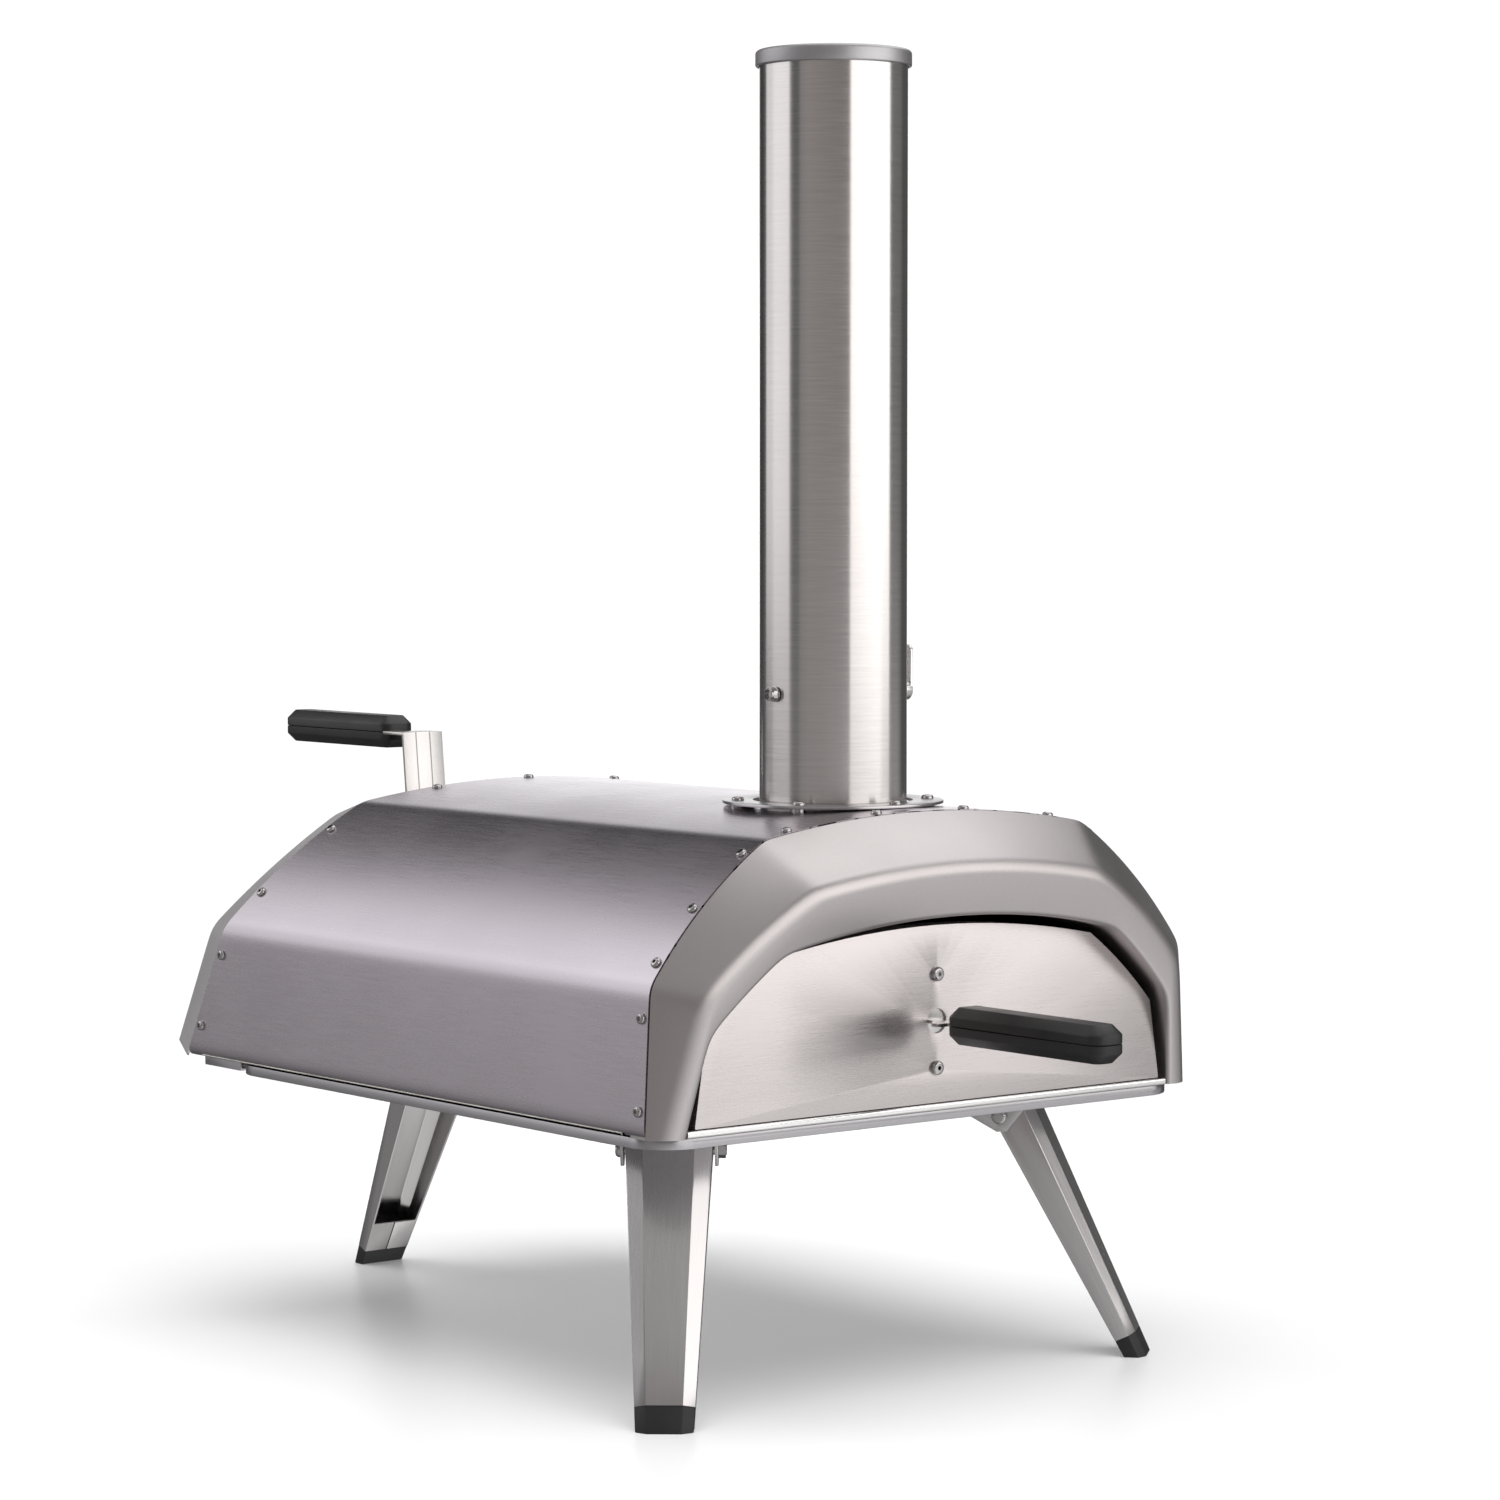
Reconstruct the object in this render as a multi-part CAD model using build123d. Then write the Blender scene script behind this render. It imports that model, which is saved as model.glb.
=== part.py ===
"""Portable wood fired pizza oven with a tall chimney and three folding legs.

Millimetres, +Z up. The mouth faces -Y and the fire hatch faces +Y. The floor is z = 0.
Depths are written from the seam between the front bezel and the shell, and every node is
moved by MID_DEPTH as it is saved, so the origin lies under the middle of the oven.
"""
import os
from math import cos, hypot, radians, sin

from build123d import *

# Body section: half widths and heights of the corners, from the bottom edge to the crown.
BODY_BOTTOM = (204.0, 165.7)
BODY_SHOULDER = (200.0, 249.0)
BODY_CREASE = (119.8, 326.4)
BODY_CROWN = 337.6
CHAMFER_BOW = 5.5
SHELL_T = 1.2
REAR_DEPTH = 477.0
REAR_LEAN = -0.462
WALL_GAP = 22.0
SKIN_GAP = 0.3

# Front bezel: its crease on the leaning front plane, and the opening.
BEZEL_CREASE = [(194.6, 165.7), (178.8, 242.3), (107.1, 298.2)]
BEZEL_CROWN = 308.5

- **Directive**
Write each line above out exactly.

- **Result of this task**
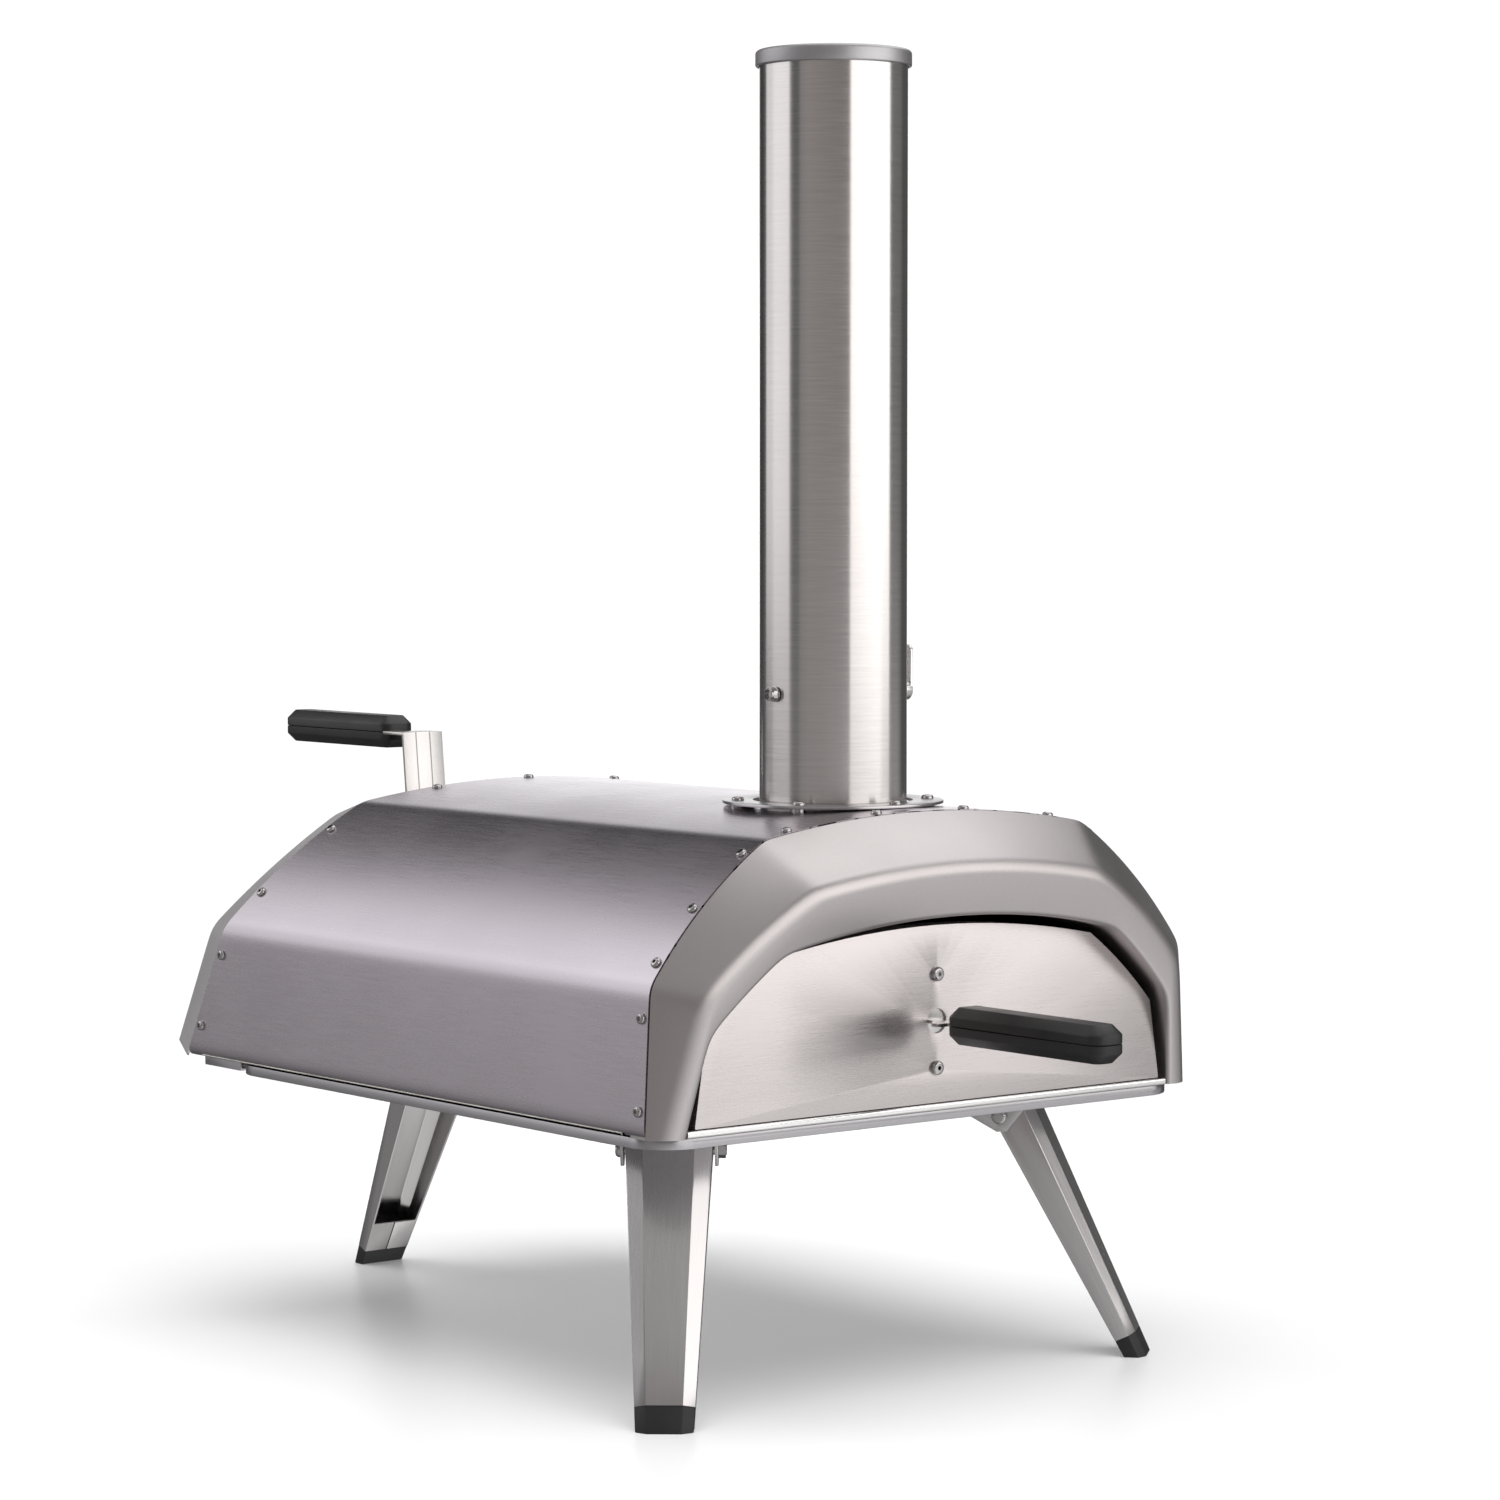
Reconstruct the object in this render as a multi-part CAD model using build123d. Then write the Blender scene script behind this render. It imports that model, which is saved as model.glb.
=== part.py ===
"""Portable wood fired pizza oven with a tall chimney and three folding legs.

Millimetres, +Z up. The mouth faces -Y and the fire hatch faces +Y. The floor is z = 0.
Depths are written from the seam between the front bezel and the shell, and every node is
moved by MID_DEPTH as it is saved, so the origin lies under the middle of the oven.
"""
import os
from math import cos, hypot, radians, sin

from build123d import *

# Body section: half widths and heights of the corners, from the bottom edge to the crown.
BODY_BOTTOM = (204.0, 165.7)
BODY_SHOULDER = (200.0, 249.0)
BODY_CREASE = (119.8, 326.4)
BODY_CROWN = 337.6
CHAMFER_BOW = 5.5
SHELL_T = 1.2
REAR_DEPTH = 477.0
REAR_LEAN = -0.462
WALL_GAP = 22.0
SKIN_GAP = 0.3

# Front bezel: its crease on the leaning front plane, and the opening.
BEZEL_CREASE = [(194.6, 165.7), (178.8, 242.3), (107.1, 298.2)]
BEZEL_CROWN = 308.5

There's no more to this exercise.